The Jets switched course on Bridgewater being their top quarterback for the future. A little over a month after signing Teddy to a deal, the Jets drafted quarterback Sam Darnold with the third overall pick. This was expected, since the Jets traded up to get that pick a couple weeks before grabbing Bridgewater from free agency. Quickly, Teddy’s future in New York looked questionable at best, and he knew he must play well as an “audition” for other teams.
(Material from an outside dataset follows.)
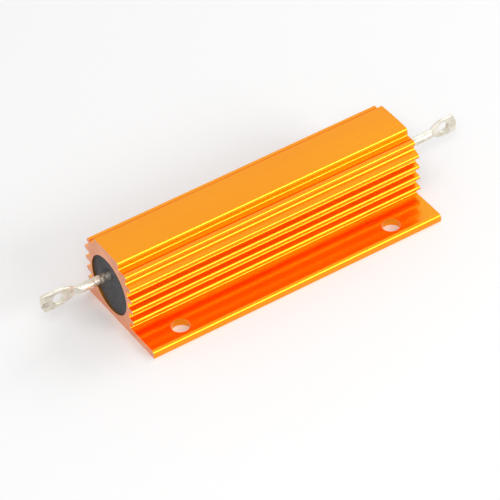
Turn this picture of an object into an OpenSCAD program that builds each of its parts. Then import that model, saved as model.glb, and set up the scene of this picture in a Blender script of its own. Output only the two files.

Teddy Bridgewater has now played two preseason games in a Jets uniform. While it’s important to note the level of competition he’s faced, he’s been terrific in his two performances. Combined, he’s hit on 17-of-23 throws for 212 yards, two touchdowns and an interception. This comes to 9.2 passing yards per attempt, which is a stat that should be utilized more often, in my opinion. His competition, Sam Darnold, has passed 21-29 for 158 yards and two touchdowns, good for 5.4 yards per attempt. In his first two games, Darnold has shown some bright flashes, but he continues to hold the ball too long and doesn’t throw receivers open. Rather, he waits until he sees them open to let it go, which also goes along with holding it too long. This was a criticism I expressed of Darnold before the draft, and it’s unfortunate that it hasn’t been addressed yet.
By comparing the two Jets quarterbacks, I am not trying to say Bridgewater is good and Darnold is bad. Rather, my point is that one player has performed a bit better, and the other has received nearly all the media praise. The future for both players seems bright. And while Teddy is considered a veteran at this point, he is just four years older than the rookie. There is a long future ahead for Teddy Bridgewater, and he has just scratched the surface of his potential.
While Teddy has certainly proved to be good enough to make an NFL roster this season, rostering three quarterbacks in week 1 only makes sense for the Jets if they continually look to shop him.
Possible Landing Spots
Bridgewater could stay in the AFC East and join a team that doesn’t have talent at the backup position, but does have questions with their starter. Coming off of a knee injury of his own, Tannehill is in a “prove it” year. If he and the Dolphins struggle, it could mean the end of both Tannehill and coach Adam Gase’s time in Miami. Since Teddy is both young and talented, having a second guy with potential could be a smart move. Bridgewater is also from Miami, so this landing spot could interest him for many reasons. The downside for the Jets is that he stays in the division.
Could Bridgewater find himself behind Case Keenum yet again? Possibly. Despite Keenum’s terrific campaign with the Vikings, there still isn’t full confidence in him as the answer long term. It’s also no secret that the Broncos could use a quality backup. Bridgewater could fill the need as the backup, and being five years younger than Keenum, possibly he’s the long term answer John Elway has been looking for.
New York Giants
It’s not often you get to stay put AND switch teams. After deciding to pass on taking a quarterback with the second overall pick, the Giants could still invest long term at the position by bringing in Bridgewater. New head coach Pat Shurmur was in Minnesota the past couple seasons with Teddy, so he should have a pretty good idea of what he’s capable of.
New England Patriots
Much like the Dolphins, this requires the Jets to keep him in the division, something I’m not sure they’re willing to do. However, the Patriots have a stockpile of 2019 draft picks, and the Jets do not have a second-round pick, due to the trade in which they moved up to grab Darnold. The Jets are trying to rebuild, and draft picks are something they’ll want plenty of. For the Patriots, they get a smart, young, efficient passer to sit behind Brady and learn the system. The quarterback of the future that fit this description was supposed to be Jimmy G, but he didn’t want to wait on the sideline much longer. Teddy strikes me as someone who would be accepting of this role, knowing his time would be coming soon enough.
This move would reunite Teddy with his offensive coordinator and quarterback coach from the successful Vikings 2015 season, Norv and Scott Turner. Obviously there isn’t a competition for the starting job in Carolina, but maybe Bridgewater usurps Derek Anderson to become the primary backup. With the way Cam plays, he could get banged up at any point, and Teddy could be given a chance.